As a district, it encompasses roughly the area south of City Hall Park but excluding Battery Park and Battery Park City. The heart of the Financial District is often considered to be the corner of Wall Street and Broad Street, both of which are contained entirely within the district. The northeastern part of the financial district (along Fulton Street and John Street) was known in the early 20th century as the Insurance District, due to the large number of insurance companies who were either headquartered there, or maintained their New York offices there.

Federal Hall National Memorial, on the site of the first US Capitol and the inauguration of George Washington as the first President of the United States, is located at the corner of Wall Street and Nassau Street.

Until the late 20th and early 21st century, the neighborhood was considered to be primarily a destination for daytime traders and office workers from around New York City and the surrounding areas. The neighborhood now has a growing number of full-time residents, with estimates made in 2010 showing that there were approximately 61,000 people living in the area, a jump from the 15 to 20 thousand living there before 2001, with many buildings being converted from office space to apartments and condominiums during the 1990s and 2000s.

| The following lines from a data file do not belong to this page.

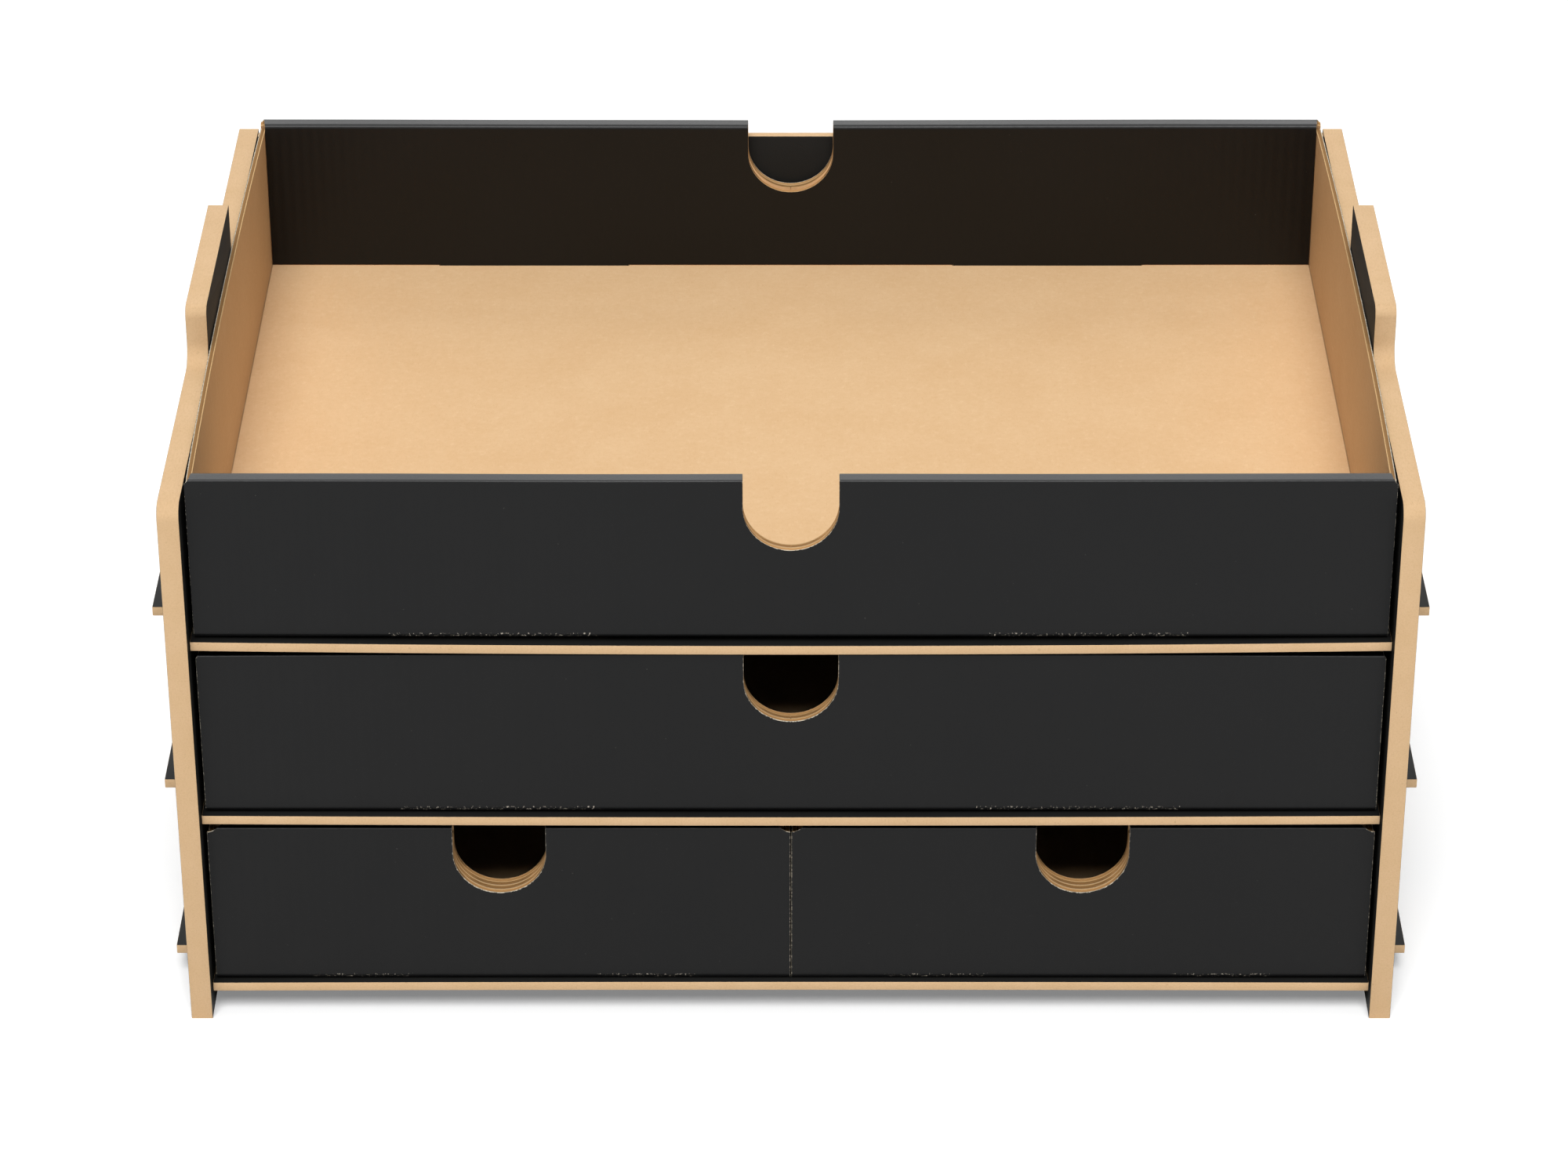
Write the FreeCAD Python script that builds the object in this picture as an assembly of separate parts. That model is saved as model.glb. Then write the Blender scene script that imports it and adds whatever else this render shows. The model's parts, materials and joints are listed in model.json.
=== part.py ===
import FreeCAD, Part
import math
import os

# A letter tray stack that plugs together from flat boards. Two side panels carry three shelves and
# a back panel by tabs in slots. An open tray, a full-width drawer and two half-width drawers, each
# folded from one blank of fine corrugated board, slide on the shelves.
# Millimetres. +Z is up, the front faces -Y, and the origin is on the floor at the footprint's middle.

# Case
case_width = 340.0  # over the outer faces of the side panels
case_depth = 240.0
panel_thickness = 6.0
panel_height = 166.0  # to the level top edge, where the next stack stands
panel_corner_radius = 4.5

# Ear on each side panel's top edge, and the recess in the bottom edge that takes the ear below
ear_height = 16.5
ear_start = 85.0  # from the panel's front edge to the foot of the ear's rise
ear_lean = 0.4  # how far the rise leans back
ear_foot_radius = 6.0
ear_crest_radius = 3.3
ear_length = 66.4  # along the ear's level top, from the rise to its upright end
ear_clearance = 0.6

# Shelves
shelf_thickness = 2.8
shelf_setback = 3.0  # behind the side panels' front edges
shelf_pitch = 56.1
shelf_count = 3
foot_height = 7.4  # floor to the underside of the bottom shelf
side_tab_length = 45.0
side_tab_setback = 22.0  # from the side panels' front and rear edges
side_tab_reach = 6.0  # past the side panels' outer faces
rear_tab_length = 45.0
rear_tab_spacing = 190.0  # between the middles of a shelf's two rear tabs
slot_clearance = 0.1

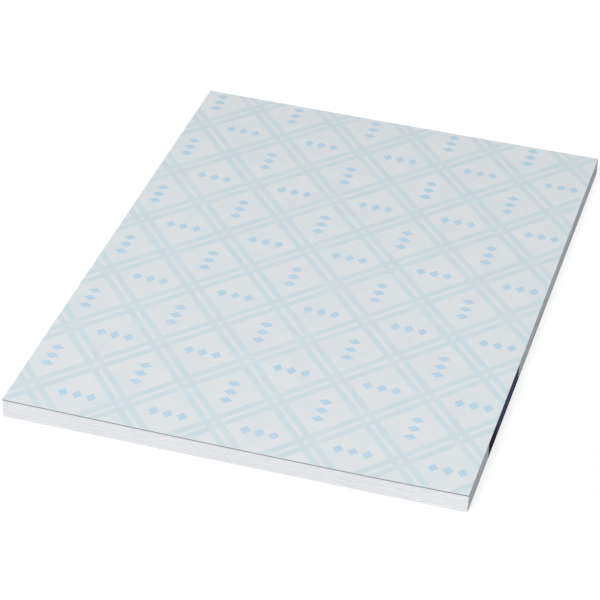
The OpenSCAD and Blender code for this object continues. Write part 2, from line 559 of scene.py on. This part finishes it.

It has a number of tourist attractions such as the adjacent South Street Seaport Historic District, the New York City Police Museum, and Museum of American Finance. Bowling Green is the starting point of traditional ticker-tape parades on Broadway, where here it is also known as the Canyon of Heroes. The Museum of Jewish Heritage and theSkyscraper Museum are both in adjacent Battery Park City which is also home to the World Financial Center.

Although the term is sometimes used as a synonym for “Wall Street”, the latter term is often applied metonymously to the financial markets as a whole (and is also a street in the district), whereas “the Financial District” implies an actual geographical location.